• _To be done_
Could you output each line of the data that follows exactly?

_ _ _ _ _ _ _

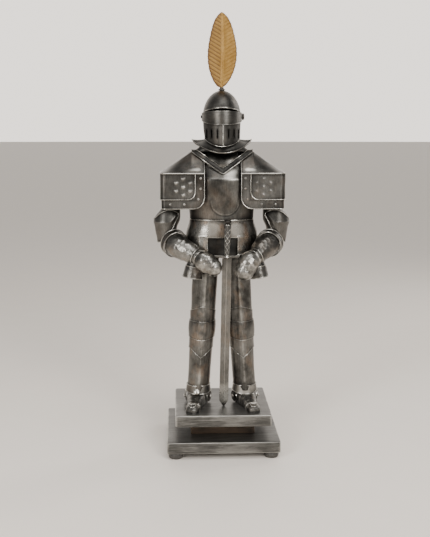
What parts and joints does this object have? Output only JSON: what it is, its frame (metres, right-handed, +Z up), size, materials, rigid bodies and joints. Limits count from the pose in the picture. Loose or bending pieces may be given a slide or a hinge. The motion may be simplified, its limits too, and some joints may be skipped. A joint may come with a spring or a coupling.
{
  "type": "armoured knight statuette",
  "caption": "Sheet-metal knight statuette in closed helmet with plume, both fists resting on a long sword, on a stepped square plinth.",
  "frame": {"origin": "middle of the square plinth at the level of the bun feet's undersides", "axes": "+Z up along the figure, -Y the way the knight faces, +X towards the knight's own left hand"},
  "size_m": [0.186, 0.152, 0.5887],
  "materials": {
    "leafed_board": "wood boards covered with rubbed silver leaf, brushed and worn",
    "dark_foot": "turned wood, dark stain",
    "screw_steel": "zinc plated",
    "gilt_plume": "embossed sheet, antique gilt with brown edges",
    "dark_steel": "blackened",
    "bronzed_steel": "heat-tinted sheet, polished in patches",
    "bright_steel": "planished and polished sheet",
    "blade_steel": "ground and brushed",
    "grip_wood": "dark core wrapped with silver wire",
    "dark_band": "darkened sheet with bright edges",
    "aged_steel": "aged dark sheet with rubbed bright edges"
  },
  "bodies": {
    "figure": {"base_feet": "dark_foot", "lower_plinth": "leafed_board", "plinth_spacer": "leafed_board", "upper_plinth": "leafed_board", "plinth_screws": "screw_steel", "boot_bolts": "screw_steel", "right_leg_tube": "aged_steel", "left_leg_tube": "aged_steel", "right_knee_upper_lame": "aged_steel", "left_knee_upper_lame": "aged_steel", "right_knee_plate": "aged_steel", "left_knee_plate": "aged_steel", "right_knee_lower_lame": "aged_steel", "left_knee_lower_lame": "aged_steel", "right_boot": "aged_steel", "left_boot": "aged_steel", "right_toe_cap": "bright_steel", "left_toe_cap": "bright_steel", "right_ankle_cuff": "bright_steel", "left_ankle_cuff": "bright_steel", "right_ankle_rondels": "aged_steel", "left_ankle_rondels": "aged_steel", "fauld_front": "bronzed_steel", "fauld_back": "bronzed_steel", "loin_panel": "dark_steel", "breastplate": "aged_steel", "backplate": "aged_steel", "gorget": "aged_steel", "v_collar": "dark_band", "torso_frame": "dark_steel", "right_pauldron_under": "aged_steel", "left_pauldron_under": "aged_steel", "right_pauldron_over": "aged_steel", "left_pauldron_over": "aged_steel", "right_pauldron_rivets": "bright_steel", "left_pauldron_rivets": "bright_steel", "right_upper_arm": "aged_steel", "left_upper_arm": "aged_steel", "right_elbow_cop": "aged_steel", "left_elbow_cop": "aged_steel", "right_elbow_cuff": "bright_steel", "left_elbow_cuff": "bright_steel", "right_forearm": "bright_steel", "left_forearm": "bright_steel", "right_gauntlet_cuff": "bright_steel", "left_gauntlet_cuff": "bright_steel", "right_gauntlet_hand": "bright_steel", "left_gauntlet_hand": "bright_steel", "neck_post": "dark_steel"},
    "helmet": {"helmet_skull": "aged_steel", "helmet_neck_flare": "aged_steel", "visor_pivots": "bright_steel", "plume_socket": "bright_steel"},
    "visor": {"visor_band": "dark_band", "visor_face_plate": "aged_steel"},
    "plume": {"plume": "gilt_plume"},
    "sword": {"sword_blade": "blade_steel", "sword_guard": "bright_steel", "sword_grip": "grip_wood", "sword_pommel": "bright_steel"}
  },
  "joints": [
    {"name": "head_turn", "type": "hinge", "parent": "figure", "child": "helmet", "pos_m": [0, 0, 0.4207], "axis": [0, 0, 1], "range_deg": [-30, 30]},
    {"name": "visor_lift", "type": "hinge", "parent": "helmet", "child": "visor", "pos_m": [0, 0, 0.4529], "axis": [-1, 0, 0], "range_deg": [0, 60]},
    {"name": "plume_pull", "type": "slide", "parent": "helmet", "child": "plume", "axis": [0, 0, 1], "range_m": [0, 0.012]},
    {"name": "sword_lift", "type": "slide", "parent": "figure", "child": "sword", "axis": [0.0121, -0.1374, 0.9904], "range_m": [0, 0.03]}
  ]
}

_ _ _ _ _ _ _

• _The reply_
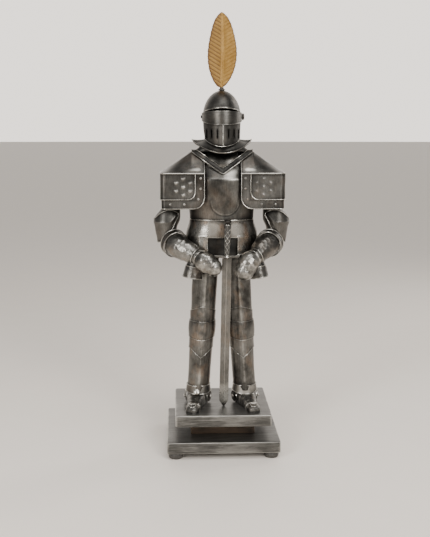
What parts and joints does this object have? Output only JSON: what it is, its frame (metres, right-handed, +Z up), size, materials, rigid bodies and joints. Limits count from the pose in the picture. Loose or bending pieces may be given a slide or a hinge. The motion may be simplified, its limits too, and some joints may be skipped. A joint may come with a spring or a coupling.
{
  "type": "armoured knight statuette",
  "caption": "Sheet-metal knight statuette in closed helmet with plume, both fists resting on a long sword, on a stepped square plinth.",
  "frame": {"origin": "middle of the square plinth at the level of the bun feet's undersides", "axes": "+Z up along the figure, -Y the way the knight faces, +X towards the knight's own left hand"},
  "size_m": [0.186, 0.152, 0.5887],
  "materials": {
    "leafed_board": "wood boards covered with rubbed silver leaf, brushed and worn",
    "dark_foot": "turned wood, dark stain",
    "screw_steel": "zinc plated",
    "gilt_plume": "embossed sheet, antique gilt with brown edges",
    "dark_steel": "blackened",
    "bronzed_steel": "heat-tinted sheet, polished in patches",
    "bright_steel": "planished and polished sheet",
    "blade_steel": "ground and brushed",
    "grip_wood": "dark core wrapped with silver wire",
    "dark_band": "darkened sheet with bright edges",
    "aged_steel": "aged dark sheet with rubbed bright edges"
  },
  "bodies": {
    "figure": {"base_feet": "dark_foot", "lower_plinth": "leafed_board", "plinth_spacer": "leafed_board", "upper_plinth": "leafed_board", "plinth_screws": "screw_steel", "boot_bolts": "screw_steel", "right_leg_tube": "aged_steel", "left_leg_tube": "aged_steel", "right_knee_upper_lame": "aged_steel", "left_knee_upper_lame": "aged_steel", "right_knee_plate": "aged_steel", "left_knee_plate": "aged_steel", "right_knee_lower_lame": "aged_steel", "left_knee_lower_lame": "aged_steel", "right_boot": "aged_steel", "left_boot": "aged_steel", "right_toe_cap": "bright_steel", "left_toe_cap": "bright_steel", "right_ankle_cuff": "bright_steel", "left_ankle_cuff": "bright_steel", "right_ankle_rondels": "aged_steel", "left_ankle_rondels": "aged_steel", "fauld_front": "bronzed_steel", "fauld_back": "bronzed_steel", "loin_panel": "dark_steel", "breastplate": "aged_steel", "backplate": "aged_steel", "gorget": "aged_steel", "v_collar": "dark_band", "torso_frame": "dark_steel", "right_pauldron_under": "aged_steel", "left_pauldron_under": "aged_steel", "right_pauldron_over": "aged_steel", "left_pauldron_over": "aged_steel", "right_pauldron_rivets": "bright_steel", "left_pauldron_rivets": "bright_steel", "right_upper_arm": "aged_steel", "left_upper_arm": "aged_steel", "right_elbow_cop": "aged_steel", "left_elbow_cop": "aged_steel", "right_elbow_cuff": "bright_steel", "left_elbow_cuff": "bright_steel", "right_forearm": "bright_steel", "left_forearm": "bright_steel", "right_gauntlet_cuff": "bright_steel", "left_gauntlet_cuff": "bright_steel", "right_gauntlet_hand": "bright_steel", "left_gauntlet_hand": "bright_steel", "neck_post": "dark_steel"},
    "helmet": {"helmet_skull": "aged_steel", "helmet_neck_flare": "aged_steel", "visor_pivots": "bright_steel", "plume_socket": "bright_steel"},
    "visor": {"visor_band": "dark_band", "visor_face_plate": "aged_steel"},
    "plume": {"plume": "gilt_plume"},
    "sword": {"sword_blade": "blade_steel", "sword_guard": "bright_steel", "sword_grip": "grip_wood", "sword_pommel": "bright_steel"}
  },
  "joints": [
    {"name": "head_turn", "type": "hinge", "parent": "figure", "child": "helmet", "pos_m": [0, 0, 0.4207], "axis": [0, 0, 1], "range_deg": [-30, 30]},
    {"name": "visor_lift", "type": "hinge", "parent": "helmet", "child": "visor", "pos_m": [0, 0, 0.4529], "axis": [-1, 0, 0], "range_deg": [0, 60]},
    {"name": "plume_pull", "type": "slide", "parent": "helmet", "child": "plume", "axis": [0, 0, 1], "range_m": [0, 0.012]},
    {"name": "sword_lift", "type": "slide", "parent": "figure", "child": "sword", "axis": [0.0121, -0.1374, 0.9904], "range_m": [0, 0.03]}
  ]
}